Physical-to-Logical Migration: Transitioning from streaming replication to logical CDC requires careful state synchronization. Follow the established procedures in Migrating from physical to logical replication safely to prevent data divergence. The standard approach involves:

  1. Taking a consistent base backup.
  2. Restoring to the target cluster.
  3. Creating a logical slot at the exact LSN of the backup.
  4. Initializing the subscription with copy_data = false to resume streaming from the backup point.

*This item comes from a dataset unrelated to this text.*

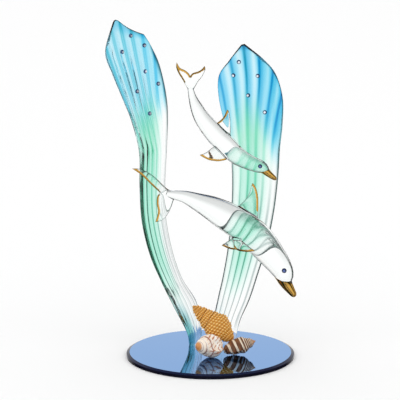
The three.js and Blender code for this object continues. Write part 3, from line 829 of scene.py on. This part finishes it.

Security Boundaries & Fallback Routing

Replication credentials must adhere to the principle of least privilege. Grant only SELECT on published tables and REPLICATION at the role level. Never use superuser accounts for subscription connections. For failover scenarios, implement fallback routing strategies that redirect subscribers to a promoted standby once the new primary assumes the pgoutput role. Configure connection parameters with target_session_attrs=read-write and implement exponential backoff in Python ETL consumers using libraries like psycopg or asyncpg to gracefully handle transient network partitions.

For protocol-level message formatting and stream parsing, consult the official PostgreSQL Logical Replication Protocol documentation. When building custom consumers, validate message boundaries against the PostgreSQL Logical Replication Reference to ensure idempotent apply logic and correct transaction commit sequencing.